Les petites revues sont indispensables pour l'histoire du symbolisme, qui fut surtout une œuvre de poètes et de critiques: on ne peut saisir que là son expression originelle, sa signification esthétique.1

If Naturalism was primarily invested in the novel, for Symbolism the book was merely secondary. It was in the numerous small journals that sprang up in the wake of Jean Moreas' "Symbolist Manifesto" in 1886 and under the aegis of the Third Republic liberalized publishing laws that poets and critics shaped and polemicized the anti-naturalist rebellion. In the mid 1880s, Symbolism was not yet the reigning appellation for the aesthetic experiments of the young generation. Gustave Kahn notes, "En 1885 ... nous parlions de symbole, nous n'avions pas créé le mot générique de symbolisme."2 Debate raged over whether the term symbolism or decadence was more apt, whether the symbolists were only "pseudo-décadents," or the decadents merely profane symbolists. Adolphe Retté would later nostalgically recall the atmosphere of these journals as "jardins chatoyants" where theories ripened and verse flourished.3 Stressing the sheer number of journals that appeared (and often as quickly disappeared), Ernest Raynaud put it differently: "on assista à une véritable levée des plumes."4 The political overtones of Raynaud's characterization, framed in terms of generational combat, are significant. Jules Lethève, in his Impressionnistes et symbolistes devant la presse , argues that even more than the publication of particular works, it was the polemics in the press themselves—between small journals, and also between established, traditional critics (Brunetière, Lemaître, [End Page 45] Anatole France) and these youthful upstarts they disdained—that consecrated the existence of the new literary school.

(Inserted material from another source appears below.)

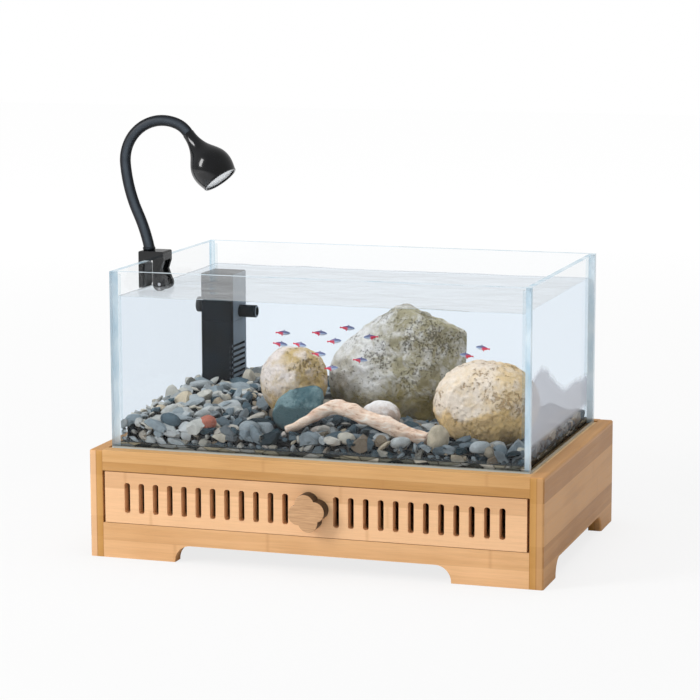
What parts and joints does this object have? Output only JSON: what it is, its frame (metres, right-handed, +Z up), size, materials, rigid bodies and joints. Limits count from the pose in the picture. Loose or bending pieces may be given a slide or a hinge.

In contrast to both the combativeness and the ephemeral quality of most of these journals, Le Mercure de France was founded in 1890 on the premise of an open and eclectic editorial policy, a refusal to take part in these sectarian squabbles, and a commitment to poetry, prose, criticism and the visual arts. It quickly became the pre-eminent literary journal of the Parisian fin de siècle —"the confluence, even the obligatory passage for all literatures and all thought"5 —and continued publishing until 1965. In the first five years of its existence (1890-95), it published the poetry of Mallarmé, Verlaine and Lautréamont, the fiction and drama of Villiers de l'Isle-Adam, D'Annunzio, Maeterlinck and Jarry. It was the first to publish the letters of Vincent Van Gogh and the first to translate Nietzsche into French.6 Most significantly, perhaps, the Mercure constituted a privileged site of collaboration between the arts. Its early art critic, Albert Aurier, was the first to define Symbolism in art in an ambitious (and now canonical) article on Gauguin, and gave the first critical attention to the work of Van Gogh. Together with Remy de Gourmont, the foremost literary critic of the journal, the two gave Symbolism its most coherent and consistent theoretical elaboration. Their efforts to provide a philosophical explanation for Symbolist aesthetics across diverse media was a large part of the journal's early success and signaled a changed role for the critic at the fin de siècle .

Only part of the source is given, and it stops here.